Brayford's exemplary approach remains the same wherever he is asked to play. He produced a handful of important headers and blocks as the Rams kept the visitors out in those opening 15 or 20 minutes.
His partner at the heart of the back four, skipper Richard Keogh, was also solid.
Derby improved once Will Hughes started to see more of the ball but Ikeme dealt comfortably with tame efforts from Ward and Craig Bryson.
When Brayford plays centre-back, Derby miss his link-up with Paul Coutts down the right and therefore the team's attacking play is not as fluent.
Twenty-year-old Kieron Freeman made only his fourth start at right-back and tried to get forward when possible. He also kept Sako quiet in the first half.

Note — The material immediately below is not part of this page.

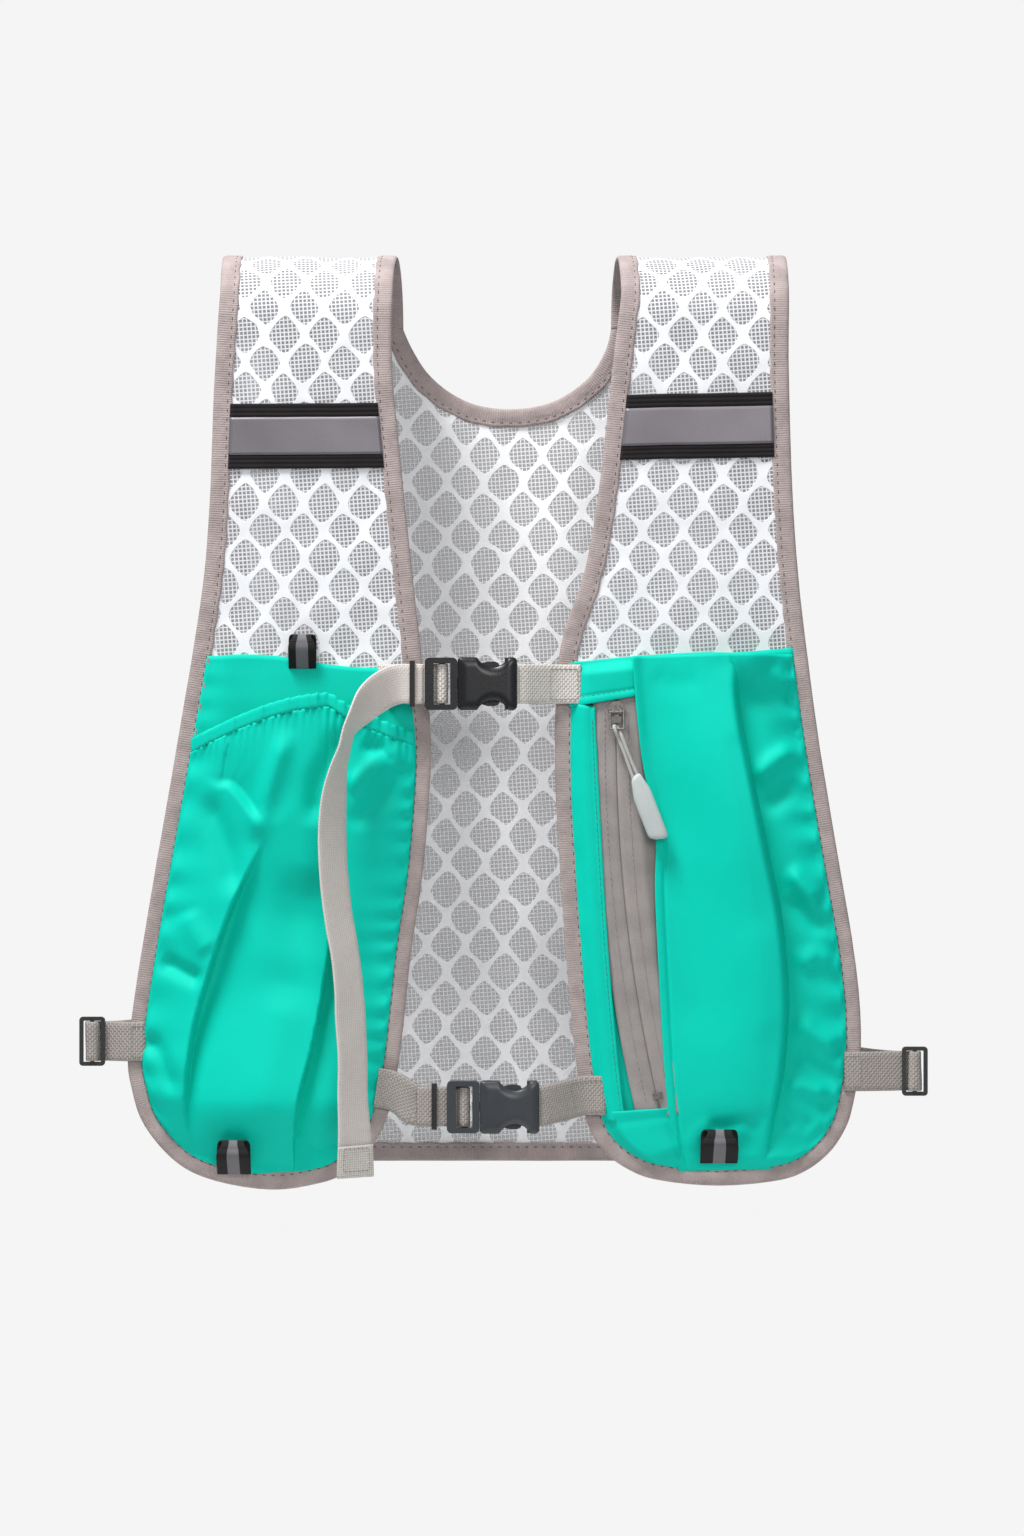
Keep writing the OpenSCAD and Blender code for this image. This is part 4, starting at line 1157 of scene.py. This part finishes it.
def bottle_pocket():
    pocket_base("bottle_pocket_base", bottle_outline, BOTTLE_BASE_TOP, -463, "bottle_pocket_back", 3.0)
    left = part_of(bottle_outline, 7.6, (-157, -252), (-125, -463))
    right = part_of(bottle_outline, 7.6, (-44, -248), (-99, -462))
    x, level = between(left, right, 210, 150)
    u, v = shares(x)
    z = level + mouth_lift(u) * (1 - v) ** 3
    down = np.clip((MOUTH_Z - level) / (MOUTH_Z - POCKET_FOOT_Z), 0, 1)
    out = bottle_depth(u, down)
    out = out + step_fold(MAIN_FOLD[:MAIN_TURN + 1], x, z, 1.2, 4.5, 12, 14, 3.0, 0.5, 0.3)
    out = out + step_fold(MAIN_FOLD[MAIN_TURN:], x, z, 4.6, 7.0, 22, 13, 1.3, 0.25, 0.3)
    out = out + step_fold(SLIT[::-1], x, z, -7.5, -3.0, 10, 14, 0.7, 0.02, 0.2)
    out = with_crests(out, BOTTLE_CRESTS, x, z) + bottle_puckers(x, z, v)
    hem = ease((z + 463) / 10)
    out = POCKET_OUT - 0.35 + np.maximum(out, 0.1) * np.maximum(hem, 0.05)
    cloth_piece("bottle_pocket_front_cloth", x, z, out, 0.65, ("bottle_pocket_front",))
    elastic_channel(x[0], z[0], out[0])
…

O'Hara's volley dipped narrowly wide but the lack of a cutting edge bemoaned by Saunders was there to see. Kevin Doyle looks out of sorts, a pale shadow of the striker seen in the past.
Half chances came and went for both teams in the second half.
For Wolves, Danny Batth blazed a shot over, Sako's fizzing low drive was pushed away by Legzdins and David Edwards' header looped beyond the far post.
For Derby, Hughes and Conor Sammon fired over, a Sammon header flashed just wide and substitute Michael Jacobs, on for the injured Hughes, ventured into the area only to see his attempted low centre blocked by Kaspars Gorkss, who defended manfully throughout his debut.
Gorkss has joined Wolves on loan from Reading and could prove a valuable addition in their fight to stay up.
Jacobs, still only 21, has his good moments but he can also frustrate. He did, however, liven things up in his half an hour or so on the pitch.
Eight of the 18 players on duty for Derby on Saturday are 21 or under. They are still learning their trade and so performances such as this should not come as a surprise.
Derby started with a 4-4-2 shape and had little joy in the first half. They switched to a 4-5-1 in the second half and improved to an extent.
By moving Ward out to the left and with Jacobs on the right they started to stretch Wolves' compact defence. This also allowed Bryson to come in from the left to his accustomed central midfield role, where he is immediately looked at home.
The switch did not pay off in terms of turning one point into three but Derby did threaten more than they had in the opening 45 minutes.
A failure to master the basics when it came to control, passing or the final shot or centre let them down at times. In truth, it was a poor game and one low on quality, while some of the decisions by the referee left both camps puzzled.
It was not really Derby's day but they plugged away and made sure they emerged with something, in this case a point.